Maybe you've asked yourself from time to time "What are these BibSonomy developers doing the whole day?" Of course the first answer is simple - we develop BibSonomy :) - but apart from that, most of us are researchers, running experiment, discussing results, writing papers - and the latter is sometimes rewarded: Our work "Stop thinking, start tagging - Tag Semantics emerge from Collaborative Verbosity" got accepted at this year's WWW conference in Raleigh, USA!
As you can guess from the title, the paper is basically concerned with emergent semantics. This term is often used to describe semantic structures that "grow" in a bottom-up and uncontrolled manner within collaborative tagging systems. For the case of emergent tag semantics this means that despite people are free to choose arbitrary tags (which leads to typical language-related phenomenons like homonymy, polysemy, ..), one can successfully extract meaningful tag relations from the aggregated mass of tagged content. As an example, different people might use different tags to describe the web2.0 paradigm, possibly "web2.0", "web-2.0", "webtwo", "web20", "web.2.0", and many others. By using the appropriate tag relatedness measures, one can identify those cases and extract a semantic "concept" web2.0 which all these users are talking about.

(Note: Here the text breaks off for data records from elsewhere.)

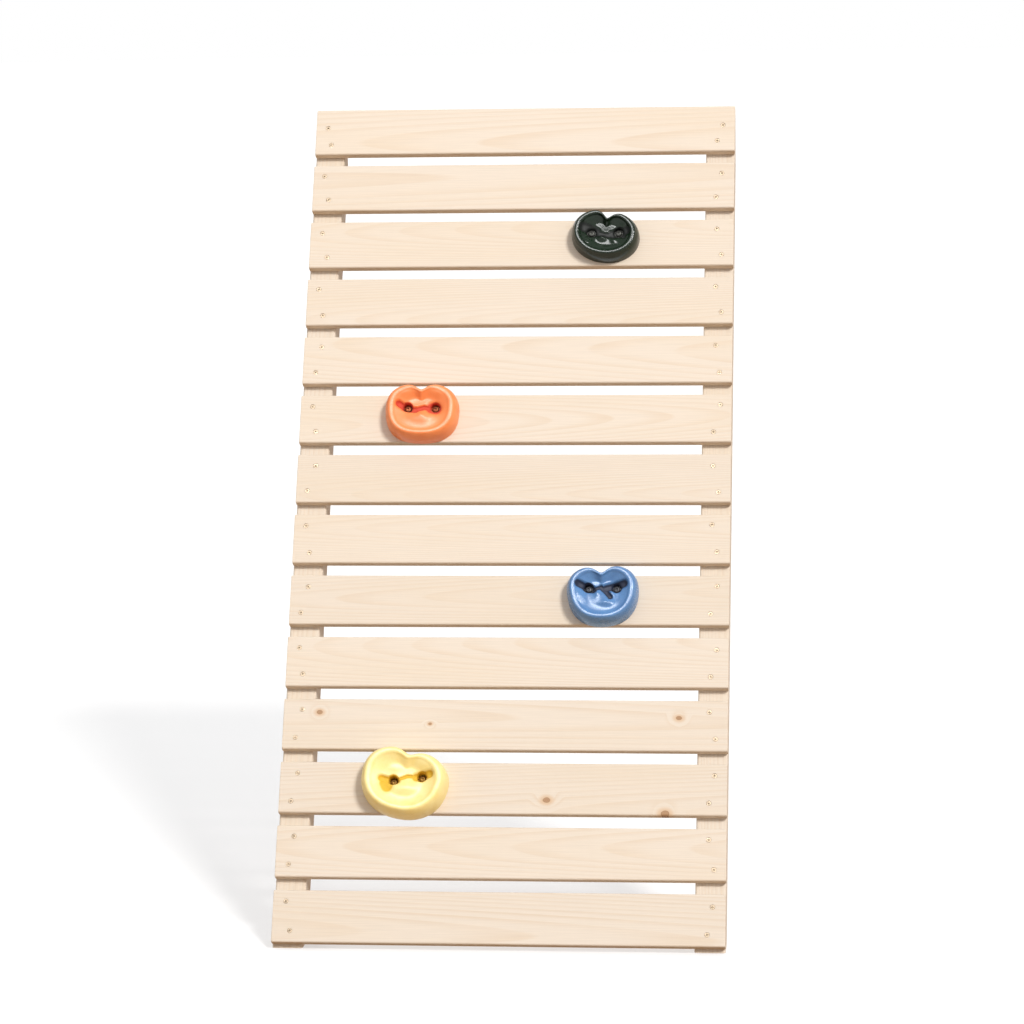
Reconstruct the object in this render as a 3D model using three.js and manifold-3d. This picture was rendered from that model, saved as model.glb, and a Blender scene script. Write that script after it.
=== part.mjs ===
// A leaning climbing wall for a playground tower: fourteen softwood slats screwed across two sloped
// side beams, with four moulded climbing holds bolted to every third slat.
//
// Millimetres, +Z up. The origin is on the ground, in the middle of the wall's footprint. A climber
// stands in front of the wall, on its -Y side, and the platform that it leans against is on its +Y side.

import * as THREE from "three";
import { mergeVertices } from "three/addons/utils/BufferGeometryUtils.js";
import Module from "manifold-3d";

const wasm = await Module();
wasm.setup();

// ---------- driving dimensions ----------

const WALL_WIDTH = 660;
const WALL_TOP = 1190; // height of the top slat's front upper edge, just below the platform's boards
const SLOPE = THREE.MathUtils.degToRad(61.6); // from the ground

const SLAT_COUNT = 14;
const SLAT_WIDTH = 78;
const SLAT_THICKNESS = 15;
const SLAT_PITCH = 97; // from one slat's lower edge to the next one's
const SLAT_EDGE_RADIUS = 2.5;

const BEAM_SIZE = 45; // square section
const BEAM_EDGE_RADIUS = 3;
const EDGE_STEPS = 2; // flats in each rounded edge
const GAP = 0.3; // between pieces that rest on each other

const BOLT_SPACING = 42; // between the two bolts of a hold
const BOLT_SHANK_RADIUS = 2.9;
const BOLT_LENGTH = 35;
const BOLT_HEAD_RADIUS = 5.5;
const BOLT_HEAD_HEIGHT = 3.3;
const HEX_SOCKET_RADIUS = 2.3;
const HEX_SOCKET_DEPTH = 1.9;

const WASHER_RADIUS = 6.2;
const WASHER_HOLE_RADIUS = 3.3;
const WASHER_THICKNESS = 1.6;

const TEE_NUT_FLANGE_RADIUS = 9.5;
const TEE_NUT_FLANGE_THICKNESS = 1.5;
const TEE_NUT_BARREL_RADIUS = 4;
const TEE_NUT_BARREL_LENGTH = 11;
const TEE_NUT_BORE_RADIUS = 3.25;
const SLAT_BOLT_HOLE_RADIUS = 4.4; // clears the tee nut's barrel

const HOLD_BOLT_HOLE_RADIUS = 3.3;
const COUNTERBORE_RADIUS = 7.2;
const COUNTERBORE_FLOOR = 9; // plastic left between the washer and the slat
const ROUND_SIDES = 12; // sides of every small round shape

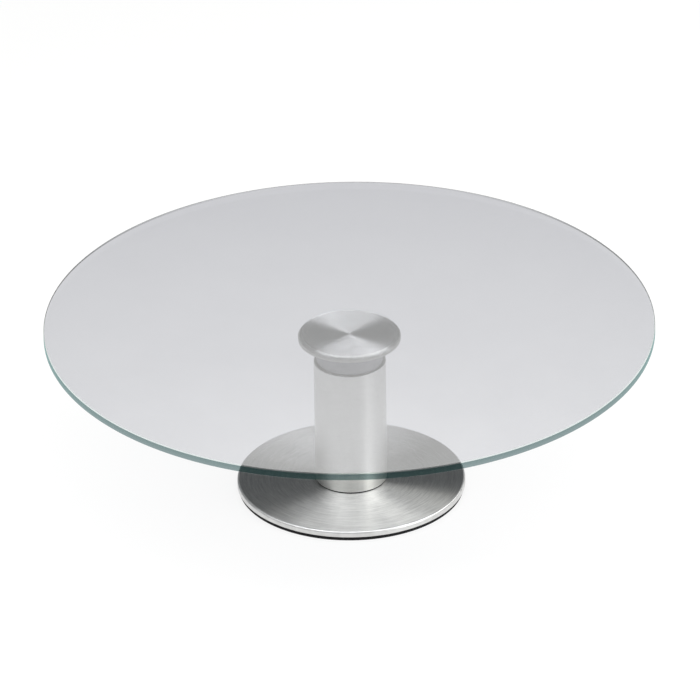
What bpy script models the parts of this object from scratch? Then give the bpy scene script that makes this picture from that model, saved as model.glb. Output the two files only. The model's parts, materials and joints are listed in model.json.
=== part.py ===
"""A turning glass cake stand.

A glass disc is bonded to a steel cap on a hub. They turn on a ball bearing in the head of a column.
Each piece is a solid of revolution about Z, or is cut from one. The origin is the middle of the
surface that the stand rests on. Lengths are in metres.
"""

import math

import bmesh
import bpy
from mathutils import Matrix

MM = 0.001

# Driving dimensions.
HEIGHT = 90 * MM
GLASS_DIAMETER = 300 * MM
GLASS_THICKNESS = 4 * MM
CAP_DIAMETER = 50.4 * MM
CAP_THICKNESS = 2.5 * MM
NECK_DIAMETER = 32.8 * MM
NECK_HEIGHT = 12 * MM
COLUMN_DIAMETER = 35.4 * MM
COLUMN_WALL = 1.5 * MM
BASE_DIAMETER = 112.4 * MM
BASE_THICKNESS = 3 * MM
PAD_THICKNESS = 1.8 * MM
BALL_DIAMETER = 4 * MM
BALL_COUNT = 9
BEARING_BORE = 11 * MM
BEARING_DIAMETER = 25 * MM
SPINDLE_DIAMETER = 8 * MM

# Clearances.
GAP = 0.3 * MM  # between pieces that touch on the real object
RUNNING_GAP = 0.5 * MM  # between the turning neck and the column
JOURNAL_GAP = 0.1 * MM  # between the spindle and its bush

# Smaller details.
GLASS_ARRIS = 0.4 * MM
CAP_BEVEL = 0.7 * MM
BASE_BEVEL = 1 * MM
TURNED_BEVEL = 0.4 * MM
FILM_THICKNESS = 0.3 * MM
FILM_INSET = 2 * MM
GASKET_THICKNESS = 0.4 * MM
PAD_INSET = 0.7 * MM
PAD_HOLE_RADIUS = 14 * MM
TOP_PLUG_DEPTH = 12 * MM
FOOT_PLUG_DEPTH = 11 * MM
RACE_THICKNESS = 1.8 * MM
GROOVE_DEPTH = 0.5 * MM
CAGE_THICKNESS = 1.2 * MM
HUB_WEB = 2 * MM
HUB_SEAT_RADIUS = 13.5 * MM
CAP_RING_WALL = 3 * MM
CAP_RING_DEPTH = 1.6 * MM
CAP_POCKET_DEPTH = 1.4 * MM
BUSH_WALL = 1.1 * MM
BUSH_FLANGE_RADIUS = 8.5 * MM
BUSH_FLANGE_THICKNESS = 0.6 * MM
WASHER_RADIUS = 8 * MM
WASHER_THICKNESS = 0.5 * MM
CIRCLIP_RADIUS = 6.2 * MM
CIRCLIP_THICKNESS = 0.6 * MM
CIRCLIP_MOUTH = 3.4 * MM
CIRCLIP_GROOVE_DEPTH = 0.7 * MM
SPINDLE_NOSE = 0.7 * MM
SPINDLE_TAIL = 7.2 * MM
NUT_ACROSS_FLATS = 13 * MM
NUT_HEIGHT = 4 * MM
NUT_WASHER_RADIUS = 8 * MM
NUT_WASHER_THICKNESS = 1.4 * MM
SCREW_COUNT = 3
SCREW_CIRCLE_RADIUS = 8.6 * MM
SCREW_RADIUS = 2 * MM
SCREW_HEAD_RADIUS = 3.7 * MM
SCREW_HEAD_HEIGHT = 1.7 * MM
SCREW_LENGTH = 10 * MM
SCREW_POINT = 0.5 * MM
SOCKET_ACROSS_FLATS = 2.5 * MM
SOCKET_DEPTH = 1.2 * MM

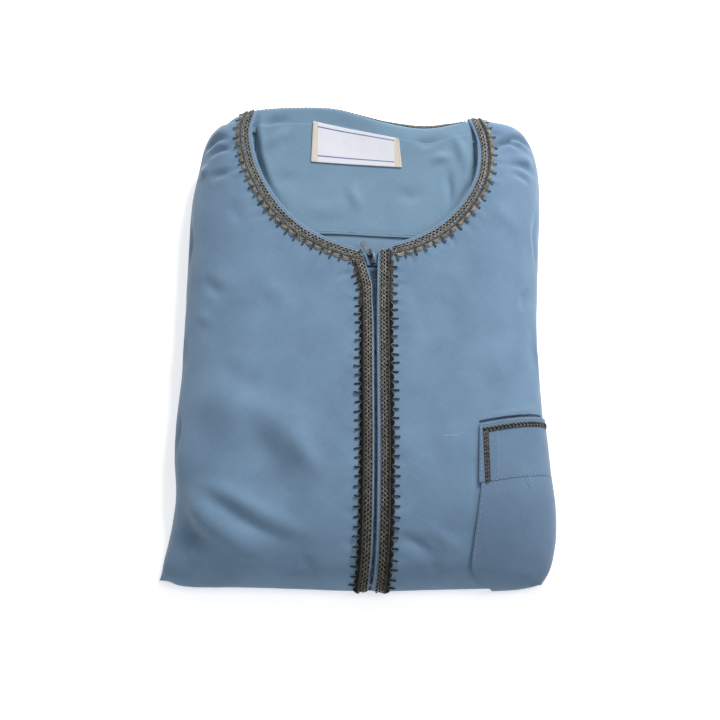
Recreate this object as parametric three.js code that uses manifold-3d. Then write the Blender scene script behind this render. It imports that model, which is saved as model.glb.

Up to this point, there's nothing too new - the question we asked ourselves then was how the characteristics of individual users influence the quality of the learned semantic structures. One possibility is to distinguish users according to their tagging motivation into "Categorizers" and "Describers" - the first group uses a small and systematic vocabulary, wherby the latter uses a wealth of different keywords for annotation. Simply spoken, describers can be seen as the "verbose" users tagging with many keywords. So we splitted up the whole folksonomy dataset into several partitions containing different mixtures from categorizers and describers. And here is an interesting thing we found:
On the x-axis, you see the percentage of included users. The y-axis depicts the quality of the inferred semantic tag relations (measures by grounding against a thesaurus; as we used the JCN distance, smaller values indicate better quality). The green line depicts the semantic quality obtained from the full dataset. The interesting thing is now that already with 40% of the "talkative" describers, one can reach the semantic precision of the full dataset! The best quality is found for 70% of describers. So the claim that "mass matters" holds only partially - a crucial aspect seems to be from which kind of users the mass is composed. The collaborative verbosity of describers seems to have a positive effect on the emergent semantics. On a more general level, this exhibits a causal link between tagging pragmatics (how people tag) and tag semantics (what tags mean). If you're interested in further details, we'd be happy to discuss with you on WWW2010!